ANCONA  - All’Europa, l’Ucraina è vicina. «Più di quel che sembri: ci puoi andare a piedi». Zaino in spalla e buone scarpe, cappellaccio in testa, Kevin Carboni è arrivato ieri a Kiev, dalla Polonia. A piedi. Il giovane giornalista anconetano ha scelto di dimostrare la sua vicinanza al popolo ucraino invaso con una camminata di 500 chilometri. “Walk to Kyiv” ha chiamato l’impresa, finalizzata a raccogliere fondi per sostenere due iniziative: della Fondazione Voices of Children, per fornire assistenza psicologica ai bambini ucraini, e della Energy Act for Ukraine Foundation, per dotare scuole e ospedali di pannelli solari.

«L’obiettivo è raccogliere un milione di euro», sottolinea Carboni, raggiunto al telefono.

Tutte le informazioni per contribuire alla causa sono sul sito www.walk-to-kyiv.com, e su Instagram, dove, dal 13 settembre, Kevin ha continuato a raccontare, con foto e podcast, il suo viaggio, col supporto tecnico, dall’Italia, degli amici Giulia Romani, Raffaele Pecoraro e Roberto Palumbo. «Percorrendo 20-30 chilometri a tappa, ce l’ho fatta a raggiungere la meta, con un giorno di anticipo rispetto al programma.

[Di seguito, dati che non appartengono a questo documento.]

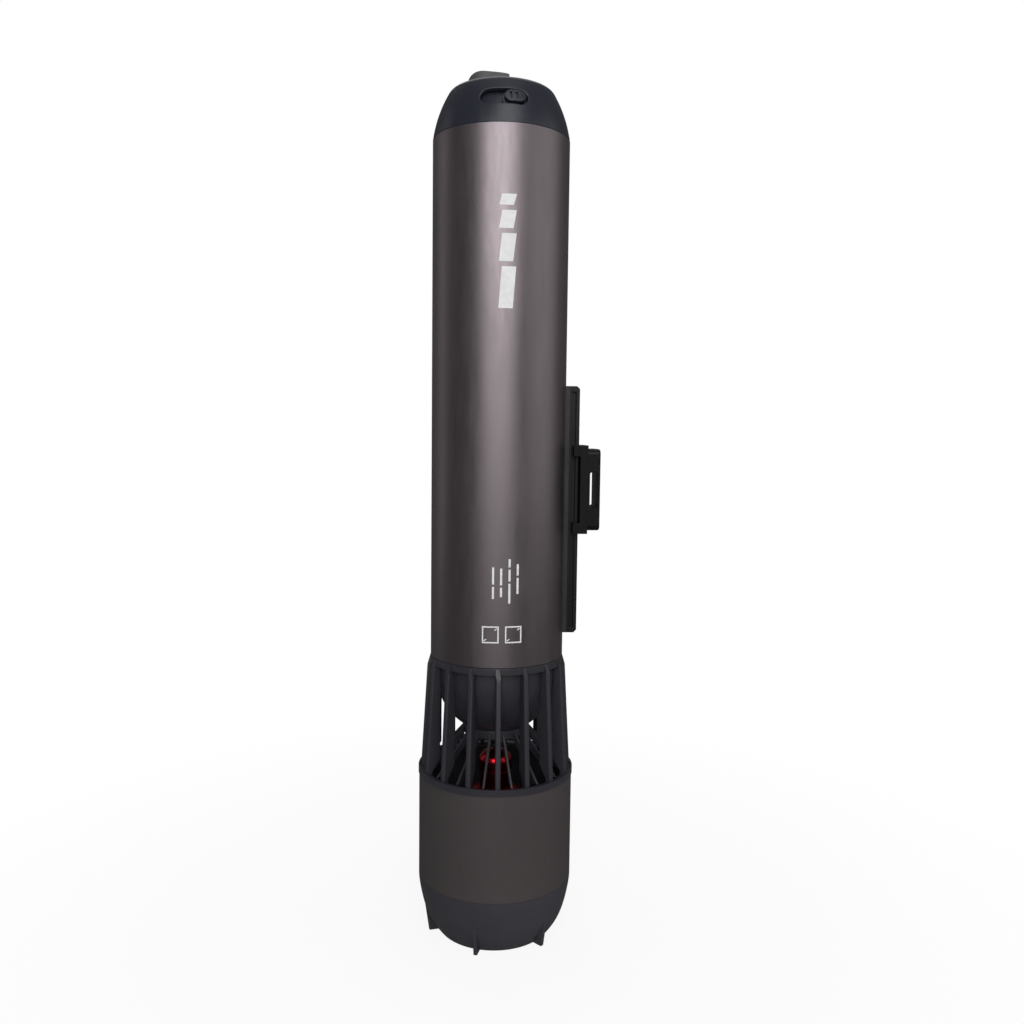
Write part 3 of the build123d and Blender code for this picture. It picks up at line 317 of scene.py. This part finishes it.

Fatica? Tanta, ma non mi ha fermato, anche se a metà percorso un dolore al piede destro mi ha fatto rallentare parecchio». Ha attraversato borghi e campagne, ma anche zone sensibili.

«Una settimana fa me la sono vista brutta: quando arriva l’allarme aereo di giorno, e sei sulla strada, non sai dove ripararti». La lingua non è stata un grosso problema. «Un po’ d’inglese, con chi lo parla, e ho usato quelle espressioni indispensabili dell’ucraino, imparate a Kiev nel 2018, studente Erasmus alla Taras Shevchenko National University. Quando è iniziata l’invasione, ricordando la fantastica esperienza che ho vissuto là, mi sono sentito impotente per questo popolo, per certi versi così simile ai marchigiani. Per sconfiggere il rimpianto di poter fare poco, ho deciso di compiere un gesto che li facesse sentire meno soli nella tragedia».